Pearson Correlation

sze 03 augusztus 2016 by Ernő Gólya

This is part of my coursework for the Data Analysis Tools course by Wesleyan University on Coursera.

Week 3 assignment: Generate a correlation coefficient.

The Pearson correlation coefficient (r) is a measure that determines the degree to which two variables' movements are associated. The range of values for the correlation coefficient is -1.0 to 1.0. If a calculated correlation is greater than 1.0 or less than -1.0, a mistake has been made. A correlation of -1.0 indicates a perfect negative linear relationship between the two variables, while a correlation of +1.0 indicates a perfect positive linear correlation. In both cases, knowing the value of one variable, one can predict the value of the second.
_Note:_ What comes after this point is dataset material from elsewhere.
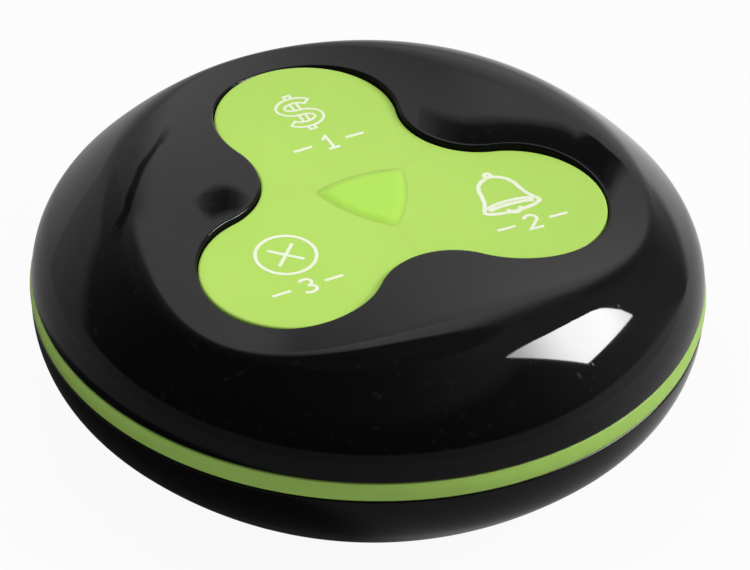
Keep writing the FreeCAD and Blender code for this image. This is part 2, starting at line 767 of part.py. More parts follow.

Data source: Gapminder World.

I want to compare the child mortality rates against years of schooling for women for the 154 countries in the data set. Both response variable (under-five mortality rate per 1,000 live births) and explanatory variable (mean years of schooling for women, age 15 to 44) are quantitative variables, thus Pearson correlation coefficient (r) can be used.

The scatterplot for the two variables seems to show a negative linear correlation:

pearson

    Output of pearsonr() function:
    Association between mean years of schooling for women (age 15 to 44) and child mortality
    (-0.78566944724891918, 1.6315641063941191e-33)

The correlation coefficient is -0.78, indicating a strong negative linear relationship.

The r^2^ value (coefficient of determination) is 0.608, meaning that 60.8% of the variability in the child mortality rate is described by the variation in female education.

The p-value is 1.63e-33, indicating that the correlation is statistically significant.

This suggests that an increased level of female education in a country is correlated with a decrease in the recorded child mortality rate, and the strength of association between the variables is high (r=-0.78).

Note, that Pearson's r is sensitive to outliers, which can have a very large effect on the line of best fit and the Pearson correlation coefficient, leading to very difficult conclusions regarding our data. Therefore, it is best if there are no outliers or they are kept to a minimum. For now, dealing with outliers is out of the scope of this presentation.

Python code

    # -*- coding: utf-8 -*-
    # Created on 03/08/2016
    # Author Ernő Gólya

    %matplotlib inline
    # import libraries
    import pandas as pd
    import numpy as np
    import seaborn
    import scipy
    import matplotlib.pyplot as plt

    # read in data file
    data = pd.read_csv('custom_gapminder_2.csv', low_memory=False)

    # set variables to numeric
    data["incomeperperson"] = pd.to_numeric(data["incomeperperson"],errors='coerce')
    data["under5mort"] = pd.to_numeric(data["under5mort"],errors='coerce')
    data["womenschool"] = pd.to_numeric(data["womenschool"],errors='coerce')
    data["healthexpend"] = pd.to_numeric(data["healthexpend"],errors='coerce')

    # remove observations with NaN values in any variables of interest
    data = data.dropna()

    # generate correlation coefficient
    print "Association between mean years of schooling for women (age 15 to 44) and child mortality"
    print scipy.stats.pearsonr(data['womenschool'], data['under5mort'])
    print ""
    print "Association between income per person (US$) and child mortality"
    print scipy.stats.pearsonr(data['incomeperperson'], data['under5mort'])
    print ""
    print "Association between per capita total expenditure on health and child mortality"
    print scipy.stats.pearsonr(data['healthexpend'], data['under5mort'])

    # basic scatterplot
    fig=plt.figure(figsize=(10, 7), dpi= 80, facecolor='w', edgecolor='k')
    scat1 = seaborn.regplot(x='womenschool', y='under5mort', fit_reg=True, data=data)
    plt.xlabel('Mean years of schooling for women')
    plt.ylabel('Children dying before the age of 5 per 1,000 live births')
    plt.title('Association between mean years of schooling for women (age 15 to 44) and child mortality');

    # basic scatterplot
    fig=plt.figure(figsize=(10, 7), dpi= 80, facecolor='w', edgecolor='k')
    scat3 = seaborn.regplot(x='incomeperperson', y='under5mort', fit_reg=True, data=data)
    plt.xlabel('2010 GDP per capita (US$)')
    plt.ylabel('Children dying before the age of 5 per 1,000 live births')
    plt.title('Association between income per person (US$) and child mortality');

    # basic scatterplot
    fig=plt.figure(figsize=(10, 7), dpi= 80, facecolor='w', edgecolor='k')
    scat2 = seaborn.regplot(x='healthexpend', y='under5mort', fit_reg=True, data=data)
    plt.xlabel('Per capita expenditure on health (US$)')
    plt.ylabel('Children dying before the age of 5 per 1,000 live births')
    plt.title('Association between per capita total expenditure on health and child mortality');